| Mortgage lending set to slip |
|
|
The mortgage lending market is expected to decline by 10% in the next three years, a study by market analyst Datamonitor suggested. With the property market lying still, there is bound to be about a 15% reduction in the tendency among people to take up more loans and mortgages until up to possibly 2007.
Datamonitor also foresees the Bank of England’s constant base rate background to decelerate remortgaging of the current properties by 6% to £115bn in the next three years.
Figures by Nationwide and Halifax reveal that there was hardly any movement in the average price of a home in the past six months in UK. This was observed along with the freeze in the interest rate by the Bank of England at 4.75%. Financial services analyst at Datamonitor, Edward Ripley said that it was now necessary for lenders to think of fresh and creative ways to be able to get their hands on a share of the receding market.

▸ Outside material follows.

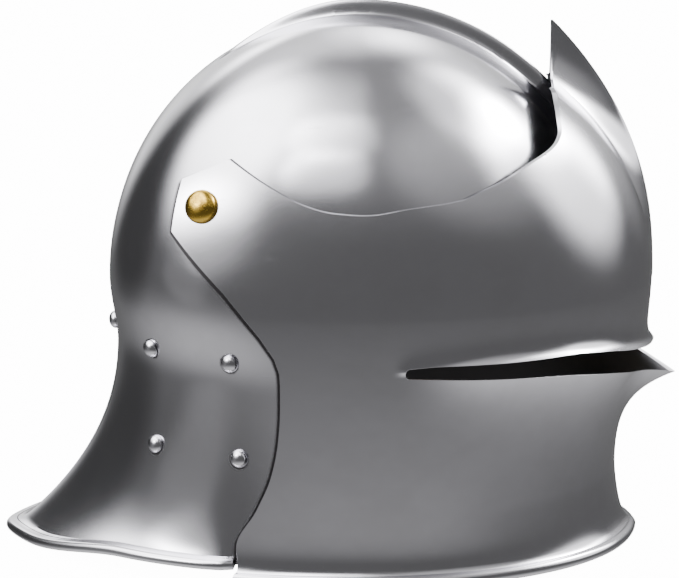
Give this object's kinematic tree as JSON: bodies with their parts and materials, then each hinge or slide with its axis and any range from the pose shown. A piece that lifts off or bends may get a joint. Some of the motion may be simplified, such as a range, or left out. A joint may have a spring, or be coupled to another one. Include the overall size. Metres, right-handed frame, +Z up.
{
  "type": "visored sallet helmet",
  "caption": "Knight's steel sallet with a combed skull, a long swept tail and a keeled visor that tilts up on brass pivots.",
  "frame": {"origin": "middle of the helmet's overall length and width, on the floor plane it stands on", "axes": "+X the way the helmet faces, +Y the wearer's left, +Z up"},
  "size_m": [0.3377, 0.221, 0.2711],
  "materials": {
    "steel": "polished",
    "brass": "polished",
    "leather": "waxed",
    "linen": "woven",
    "cord": "twisted"
  },
  "bodies": {
    "helmet": {"skull": "steel", "rivet_back": "steel", "rivet_rear_left": "steel", "rivet_rear_right": "steel", "rivet_side_left": "steel", "rivet_side_right": "steel", "rivet_temple_left": "steel", "rivet_temple_right": "steel", "rivet_brow_left": "steel", "rivet_brow_right": "steel", "rivet_strap_rear_left": "steel", "rivet_strap_rear_right": "steel", "rivet_strap_front_left": "steel", "rivet_strap_front_right": "steel", "buckle_frame": "steel", "buckle_prong": "steel", "liner_band": "leather", "chin_yoke_right": "leather", "chin_yoke_left": "leather", "chin_strap_right": "leather", "chin_strap_left": "leather", "strap_keeper": "leather", "liner_finger_1": "linen", "liner_finger_2": "linen", "liner_finger_3": "linen", "liner_finger_4": "linen", "liner_finger_5": "linen", "liner_finger_6": "linen", "liner_finger_7": "linen", "liner_finger_8": "linen", "liner_lace": "cord"},
    "visor": {"visor": "steel", "pivot_stud_right": "brass", "pivot_stud_left": "brass", "pivot_washer_right": "steel", "pivot_washer_left": "steel", "pivot_nut_right": "steel", "pivot_nut_left": "steel"}
  },
  "joints": [
    {"name": "visor_tilt", "type": "hinge", "parent": "helmet", "child": "visor", "pos_m": [-0.0655, 0, 0.1855], "axis": [0, -1, 0], "range_deg": [0, 24]}
  ]
}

Generally, lenders were seen focussing on short-term fixed-rate or discounted deals to lure borrowers, hoping that they would stick on even after the short term lapse or discount end. Nevertheless, with consumers increasingly adopting the ‘switch lenders’ trend to avail more gain over their deals, this strategy of the lenders seems to need an overhaul.
Furthermore, Mori FS data states that the average time that borrowers between ages 35 to 44 continued with their lenders had conspicuously fallen since 1997 from 7.8 years to 5.4 years in 2004. This observation might influence many lenders to focus more on their present customers and strive to keep them satisfied, just like what Nationwide is doing.
Mr. Ripley expects to see lenders concentrating more on retaining existing customers by doing away with “short term price-led acquisition strategies and serial remortgagers and develop selective acquisition processes to prevent future churn.”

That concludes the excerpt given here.